Step S182: X0=X, Q0=0;
Step S184: generate qi based on the cluster index of Xi and the cluster index of Y using the quotient factor look-up table B;
Step S186: X′=Xi+qiY;
Step S188: check if X′≤0; if so, go to Step S192, else go to step S190;
Step S190: Q=complement of Qi, R=Xi.
Step S192: check if X′=0; if so, go to Step S196, else go to step S194;
Step S194: Qi+1=Qi+qi, Xi+1=X′, go to Step S184;
Step S196: Q=complement of (Qi+qi), R=0.
In the method 160, 180, if the dividend X is determined to be a negative integer, and the divisor Y is determined to be a positive integer, the method 160, 180 can be performed directly. If the dividend X is determined to be a positive integer, and the divisor Y is determined to be a negative integer, the complement converter 150 can be used to generate the complements of the two unknown integers X and Y, then the complements of the two unknown integers X and Y can be used to perform the method 160, 180.

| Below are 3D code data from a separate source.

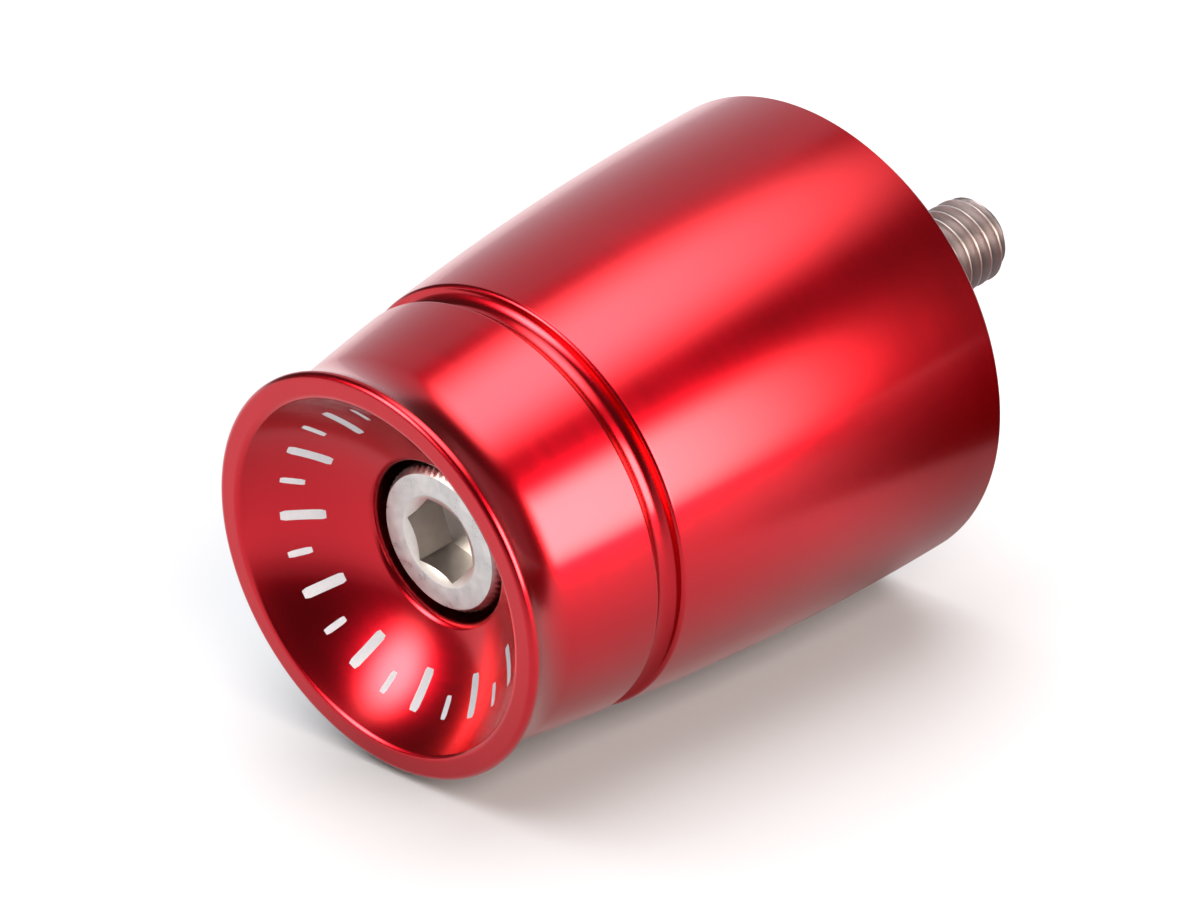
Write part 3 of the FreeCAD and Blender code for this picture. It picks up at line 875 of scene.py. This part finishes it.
cap_screw = skin("cap_screw", [*head_rows(), *thread_rows(), row_of(0, TIP_PLACE)])
cap_screw.data.materials.append(tumbled_stainless_steel())
# The thread's and the socket's finishes are steel with painted shade, darker towards the axis.
cap_screw.data.materials.append(
    shaded_recess_steel("thread_steel_painted_shade", "7C7577", "B5AFB1", THREAD_ROOT, THREAD_RADIUS))
cap_screw.data.materials.append(
    shaded_recess_steel("socket_steel_painted_shade", "96928E", "CAC6C2", 0, SOCKET_MOUTH))
for face in cap_screw.data.polygons:
    if face.center.y > THREAD_START:
        face.material_index = SHADED_THREAD
    elif face.center.y < SEAT_PLACE and math.hypot(face.center.x, face.center.z) < SOCKET_MOUTH:
        face.material_index = SHADED_SOCKET
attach(cap_screw, "root")
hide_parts("screw")

# %% [markdown]
# ## Index ticks
# The dish carries a ring of white marks. Here they are plain ticks, like the scale of a dial: long
# ones every 30 degrees and short ones between. A laser bleaches the dye out of the oxide, so a mark
# is matt and white, and has no thickness to speak of. Each tick is a thin strip of the dish's own
# ball, a hundredth of a millimetre proud, so that it shows from every side.

# %% Ticks on the ball that the dish is cut from
TICK_PROUD = 0.012 * MM
TICK_OUTER = 10.45 * MM
TICK_PIECES = 10
TICK_END = 0.2 * MM
TICK_END_WIDTH = 0.75  # of its full width


def on_dish(radius, aside, angle, lift):
    """A point of the dish at that distance from the axis, moved sideways, lifted off the surface."""
    turn = angle + aside / radius
    ball = DISH_BALL - lift
    flat = radius * ball / DISH_BALL
    return Vector((flat * math.cos(turn), DISH_CENTRE + math.sqrt(ball**2 - flat**2), flat * math.sin(turn)))


def add_tick(form, angle, inner, width):
    """One tick with rounded ends: a lifted face, and a rim that goes down into the dish."""
    outline = []
    for k in range(TICK_PIECES + 1):
        share = k / TICK_PIECES
        radius = inner + (TICK_OUTER - inner) * share
        ending = min(share, 1 - share) * (TICK_OUTER - inner) / TICK_END
        half = width / 2 * (TICK_END_WIDTH + (1 - TICK_END_WIDTH) * min(ending, 1.0))
        outline.append((radius, half))
    layers = []
    for lift in (TICK_PROUD, -TICK_PROUD):
        layers.append([
            [form.verts.new(on_dish(radius, side * half, angle, lift)) for side in (-1, 0, 1)]
            for radius, half in outline
        ])
    top, bottom = layers
    for row, following in zip(top, top[1:]):
        for k in (0, 1):
            form.faces.new((row[k], row[k + 1], following[k + 1], following[k]))
    for row, following in zip(bottom, bottom[1:]):
        for k in (0, 1):
            form.faces.new((row[k], following[k], following[k + 1], row[k + 1]))
    for k in (0, 2):
        for i in range(TICK_PIECES):
            form.faces.new((top[i][k], top[i + 1][k], bottom[i + 1][k], bottom[i][k]))
    for i in (0, TICK_PIECES):
        for k in (0, 1):
            form.faces.new((top[i][k], top[i][k + 1], bottom[i][k + 1], bottom[i][k]))


# %% Laser-bleached oxide
def laser_bleached_oxide():
    """White laser marking on anodising: matt, with a fine speckle from the laser's dots."""
    material, tree = new_material("laser_bleached_oxide")
    place = add_node(tree, "ShaderNodeTexCoord")
    # The dots are about 0.05 mm apart. They are drawn at 0.15 mm, which the picture can show.
    speckle = add_node(tree, "ShaderNodeTexNoise", {
        "Vector": place.outputs["Object"],
        "Scale": 1 / (0.15 * MM),
        "Detail": 2.0,
    })
    colour = add_node(tree, "ShaderNodeMix", {
        "Factor": speckle.outputs["Fac"],
        "A": linear("B2B7BC"),
        "B": linear("C1C7CC"),
    }, data_type="RGBA")
    shader = add_node(tree, "ShaderNodeBsdfPrincipled", {
        "Base Color": colour.outputs["Result"],
        "Roughness": 0.65,
    })
    add_node(tree, "ShaderNodeOutputMaterial", {"Surface": shader.outputs["BSDF"]})
    return material


# %% The ring of ticks
TICKS = 24
LONG_TICK_INNER = 8.25 * MM
LONG_TICK_WIDTH = 0.7 * MM
SHORT_TICK_INNER = 9.3 * MM
SHORT_TICK_WIDTH = 0.45 * MM
TICK_SHARP_FROM = math.radians(40)

form = bmesh.new()
for k in range(TICKS):
    angle = math.radians(360 / TICKS * k)
    if k % 2 == 0:
        add_tick(form, angle, LONG_TICK_INNER, LONG_TICK_WIDTH)
    else:
        add_tick(form, angle, SHORT_TICK_INNER, SHORT_TICK_WIDTH)
bmesh.ops.recalc_face_normals(form, faces=form.faces)
tick_mesh = bpy.data.meshes.new("index_ticks")
form.to_mesh(tick_mesh)
form.free()
tick_mesh.shade_smooth()
tick_mesh.set_sharp_from_angle(angle=TICK_SHARP_FROM)
tick_mesh.materials.append(laser_bleached_oxide())
index_ticks = bpy.data.objects.new("index_ticks", tick_mesh)
bpy.context.scene.collection.objects.link(index_ticks)
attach(index_ticks, "root")
print("index_ticks:", len(tick_mesh.polygons), "faces")
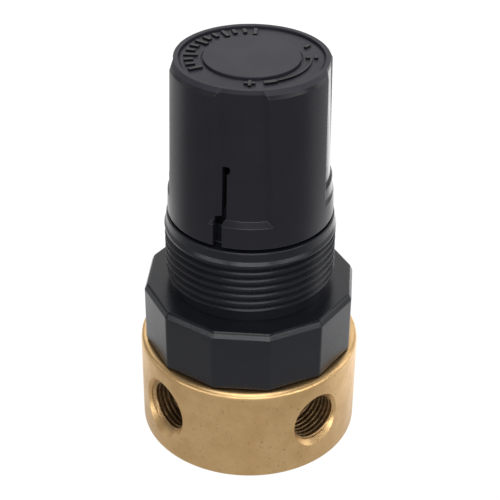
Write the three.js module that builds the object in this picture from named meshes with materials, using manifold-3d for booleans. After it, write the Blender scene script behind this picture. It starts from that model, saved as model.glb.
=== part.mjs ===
// A miniature air pressure regulator: a round brass body with four ports, a black plastic bonnet with a
// twelve-sided collar and a panel thread, and a push-to-lock knob. The knob turns a screw that moves a
// nut down on the regulating spring, and the spring pushes a diaphragm that opens a poppet valve.
//
// Millimetres, +Z up. The origin is the centre of the body's bottom face. The inlet port faces -X, the
// outlet +X, and the two gauge ports -Y and +Y.

import * as THREE from "three";
import { mergeVertices } from "three/addons/utils/BufferGeometryUtils.js";
import Module from "manifold-3d";

const wasm = await Module();
wasm.setup();

// ---- Driving dimensions ----

const GAP = 0.05; // left between faces that rest on each other
const ROUND = 48; // facets of a large turned piece
const SMALL = 24; // facets of a small turned piece
const HEXAGON = 6; // facets of a hexagonal piece or bore
const PAST = 1; // how far a cutter runs past the face it opens

const BODY_R = 20;
const BODY_TOP = 18.6;
const BODY_EDGE = 0.35; // break of the body's bottom edge
const BODY_TOP_EDGE = 0.8;
const NECK_R = 17; // thread that the bonnet screws onto
const NECK_TOP = 23;
const NECK_EDGE = 0.6;
const CHAMBER_R = 14.4; // outlet chamber under the diaphragm
const CHAMBER_FLOOR = 15.9;

const PORT_Z = 9.75;
const INLET_Z = 9.35;
const PORT_R = 4.35; // 1/8 in pipe thread, bored to its minor radius
const PORT_DEPTH = 9.2;
const INLET_ANGLE = 180; // degrees from +X
const OTHER_PORT_ANGLES = [-90, 0, 90];
const INLET_CHAMFER_R = 6.1;
const PORT_CHAMFER_R = 5.5;
const PASSAGE_R = 1.4;
const INLET_PASSAGE_Z = 7;
const RISER_AT = 12.6; // distance of the risers from the axis, from outlet and gauge ports to the chamber

const PLUG_BORE_R = 6.6;
const PLUG_R = 6.4;
const PLUG_BOTTOM = 0.5;
const PLUG_TOP = 5;
const PLUG_GROOVE = [3.2, 4.3];
const PLUG_GROOVE_R = 5.6;
const PLUG_SLOT = [1.6, 0.9]; // width and depth of the screwdriver slot
const PLUG_GUIDE_R = 1.85;
const PLUG_GUIDE_Z = 1.9;
const STEM_RING_POCKET = [2.75, 3.9]; // radius and floor of the pocket for the stem's O-ring
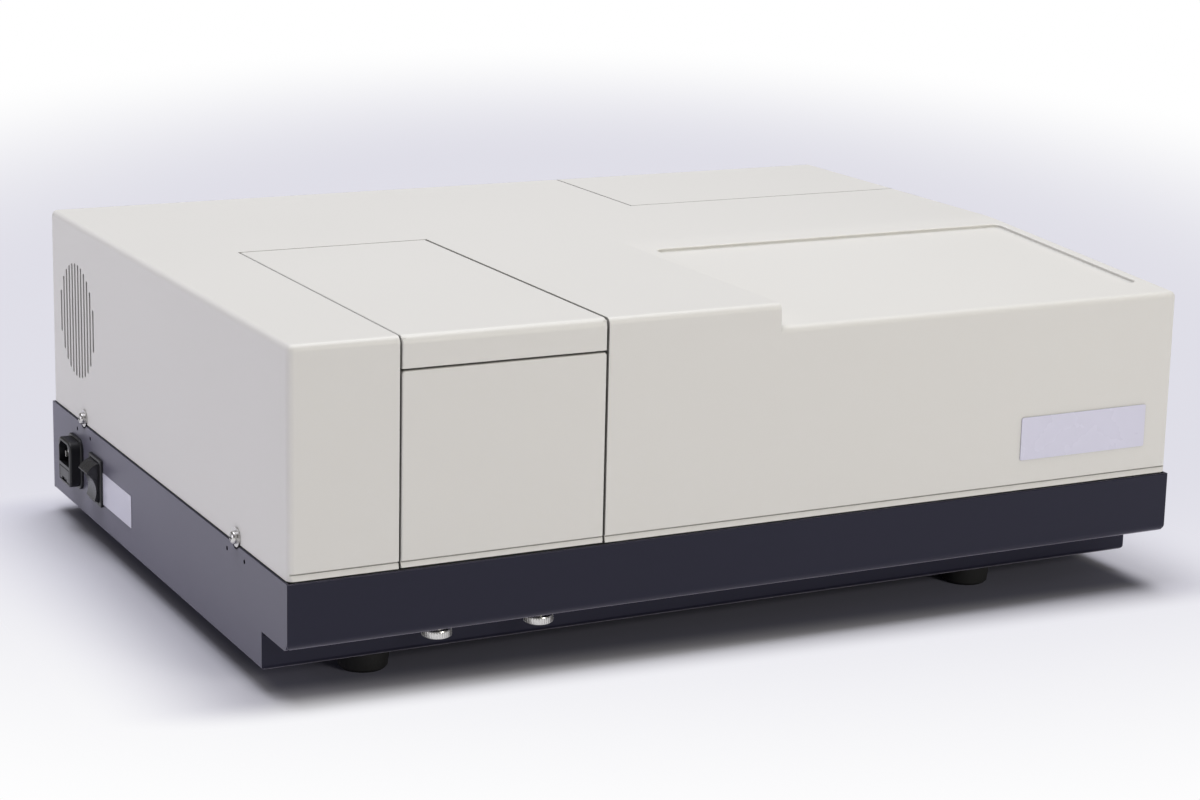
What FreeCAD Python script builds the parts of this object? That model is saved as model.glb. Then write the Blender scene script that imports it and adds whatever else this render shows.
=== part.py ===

In the k-cluster residue number system 2, since the modular set is composed of coprime integers, and each integer is represented by row indices and a column index, the memory space used to store the look-up table 8 in the memory 6 is minimized. Since 2 is among the coprime integers and is used as a basis for column indices, complement conversion and sign detection can be easily performed. Since the processor 4 can perform complement conversion, sign detection, magnitude comparison and division in residue numbers, the k-cluster residue number system 2 greatly reduces the amount of calculations and improves the performance of the processor 4. Once calculations are performed, row indices and a column index of an integer can be easily used to retrieve the integer in the dynamic range. The look-up table 8 can be extended to RNS/binary conversion without using Chinese Remainder Theorem (CRT) or Mixed Radix Conversion (MRC). Therefore, the k-cluster residue number system 2 can enhance the performance of edge artificial intelligence (AI) computing. The k-cluster residue number system 2 can also be applied to other signal processing applications.
Those skilled in the art will readily observe that numerous modifications and alterations of the device and method may be made while retaining the teachings of the invention. Accordingly, the above disclosure should be construed as limited only by the metes and bounds of the appended claims.